Printing and packaging firms in the country have called on the government to exempt them from paying duties on raw materials such as paper, ink and cardboard to enable them to produce at lower costs and make their products affordable on the local market.
According to them, the move would also make their products competitive, given that some companies also imported finished products in similar packaged materials.
The Chairman of the Printing, Packaging and Stationery Sector (PPSS) of the Association of Ghana Industries (AGI), Mr James Dadzie, told the Daily Graphic on the sidelines of the GRAPHIC BUSINESS/Stanbic Bank Breakfast Meeting in Accra on July 31 that, “Pharmaceutical producers import boxes and labels which are the finished products of printing and packaging companies from India and Germany at a duty-free charge. Meanwhile, cardboards which are used in the production of the same products in the country are slapped with a 20 per cent import duty.”
“Even their packaging materials and other stationery, including calendars, are classified as raw materials.
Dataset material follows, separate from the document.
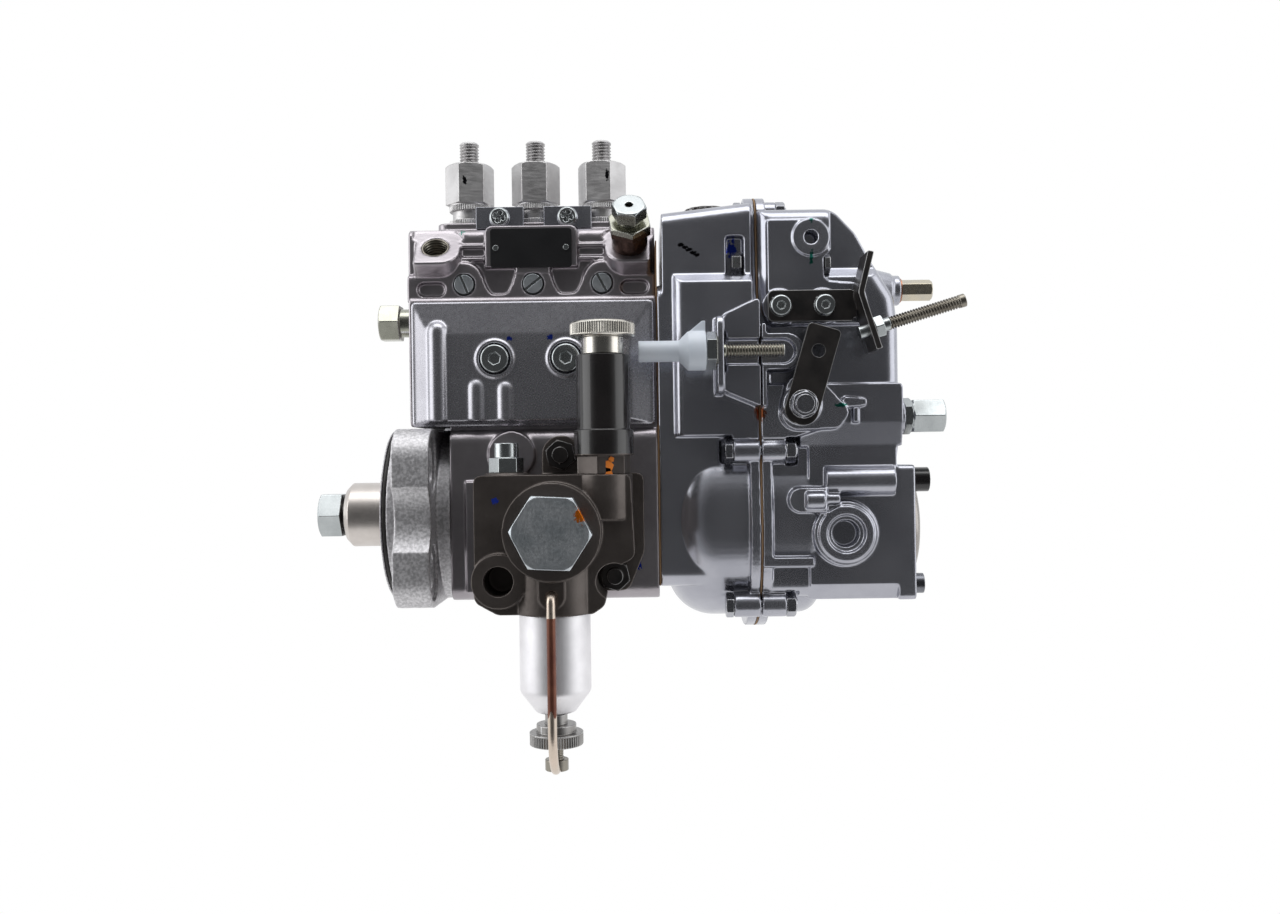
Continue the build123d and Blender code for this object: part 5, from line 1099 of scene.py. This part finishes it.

These materials are finished goods for printing and packaging firms,” he added.
He said the practice, which was collapsing the businesses of printing, packaging and stationery companies, was also denying the state the much-needed revenue in the form of import duties.
As a result, he noted that the government needed to re-examine the exemption regime and remove duties on imported raw materials of printing companies to help save printing and packaging businesses.
Stale production
Mr Dadzie said production at the printing and packaging firms was currently stale because firms only used the local factories to sustain them for periods that they did not get imports.
“When they have packaging shortfall, they come and request for about 2,000 pieces and later import over one million from Germany and India, knowing very well that they will be exempted from duty,” he added.
Mr Dadzie bemoaned how some companies expected them to sell their products to them at an exempt price because they classified it under essential services when importing, although the printing firms were charged duty on the materials they used to produce the goods.
For companies that did not agree to such requests, he said they normally lost the clients.
“We are already 20 per cent higher in cost at the raw materials, so we cannot compete with an Indian company whose items come into the country with no duty placed on them,” he stated.
Mr Dadzie revealed that this had led to many pharmaceutical companies and printing firms going to India and Germany to manufacture and bring the finished products into the country with no duty charge under the guise of importing essential services.
The result, he said, was increased importation to the detriment of domestic manufacturing, loss of jobs, value addition and low industrialisation.
The Florence Convention
Mr Dadzie mentioned the Florence Convention which allows the free movement of intellectual property, including books, as another policy which was affecting the operations of the sector.
Because of the exemptions under the convention, he said every publisher preferred to print in Germany and India and import them without paying duty, whether it was a textbook or supplementary reader.
He lamented how local publishing companies were expected to charge value-added tax (VAT) on books published in the country, with the exception of textbooks approved by the Ghana Educations Service (GES), when imported books were exempted from import duties.